Iran and Egypt after Mubarak

April 13, 2011 - 0:0

As the widespread protests in Egypt calm down and people are ready to begin a new era by voting for constitutional reform, it is expected that Egypt will also regain its previous position as a major player in the region.

Many pundits believe that by standing beside a regional power like Iran, Egypt can pursue much more sophisticated diplomacy, which would enhance and deepen regional convergence.
Today, we are witnessing many positive signs from both countries indicating that formal diplomatic ties between the two countries will be reestablished in the near future.
The main reason there have been no diplomatic relations between Tehran and Cairo for the past 32 years was the Tel Aviv factor, i.e., the tendency of Anwar Sadat and his successor Hosni Mubarak to have close relations with Israel and to protect the interests of the Western powers in the Middle East.
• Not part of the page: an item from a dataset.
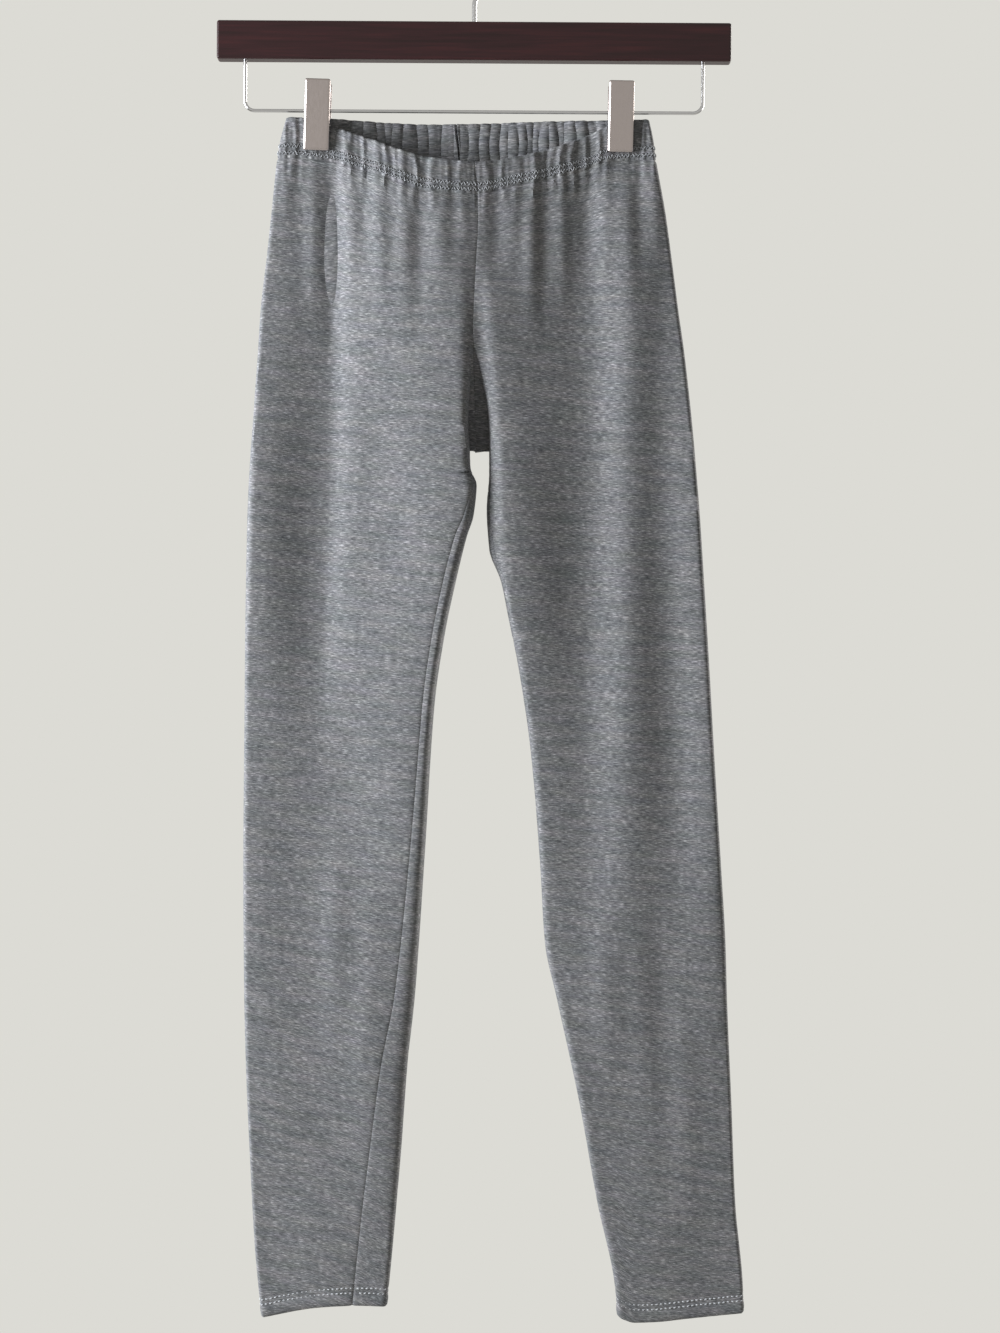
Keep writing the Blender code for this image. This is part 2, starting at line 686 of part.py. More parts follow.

In response to this situation, the Islamic Republic of Iran, Syria, and some regional groups banded together and established a resistance front against the Zionist regime.
Mubarak always insisted on his anti-Iran policy, especially during the 1980-1988 Iran-Iraq war, during which he always supported Saddam Hussein and provided him with various kinds of weaponry to use against the Islamic Republic.
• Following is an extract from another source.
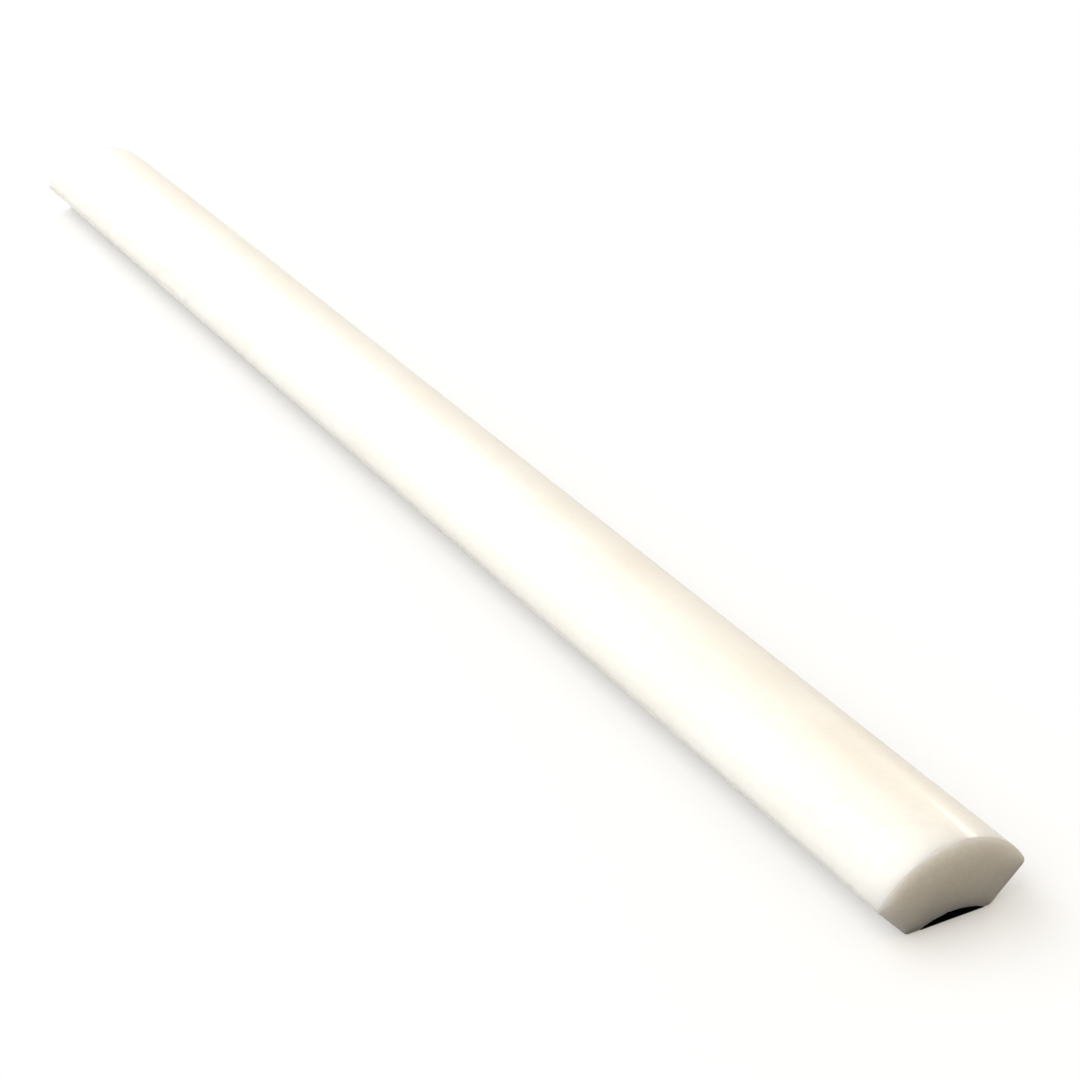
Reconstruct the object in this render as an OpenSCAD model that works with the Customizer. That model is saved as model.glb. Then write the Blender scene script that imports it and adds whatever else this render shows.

During the Mubarak era, Egypt publicly supported the United Arab Emirates’ false claims regarding three Iranian islands in the Persian Gulf and played a major role in fueling tension in the region.
In addition, alongside Saudi Arabia, Egypt was always regarded as one of the pillars of Washington’s artificial security system in the Middle East.
By receiving billions of U.S. dollars annually and expressing unconditional commitment to the Camp David Accords, Mubarak turned Egypt -- once the standard-bearer of liberation, resistance, and anti-colonialism in the region -- into the backyard of the United States in the Middle East.
However, now that the Egyptian dictator has nothing to do but wait for his trial, and none of those historical factors, especially the convergence with Tel Aviv, can influence the future Egyptian foreign policy, it is expected that Iran and Egypt will begin the process of reestablishing diplomatic relations.
Of course, the future relations between these two regional powers must be based on understanding and mutual respect, which certainly can benefit both sides over the short and the long run.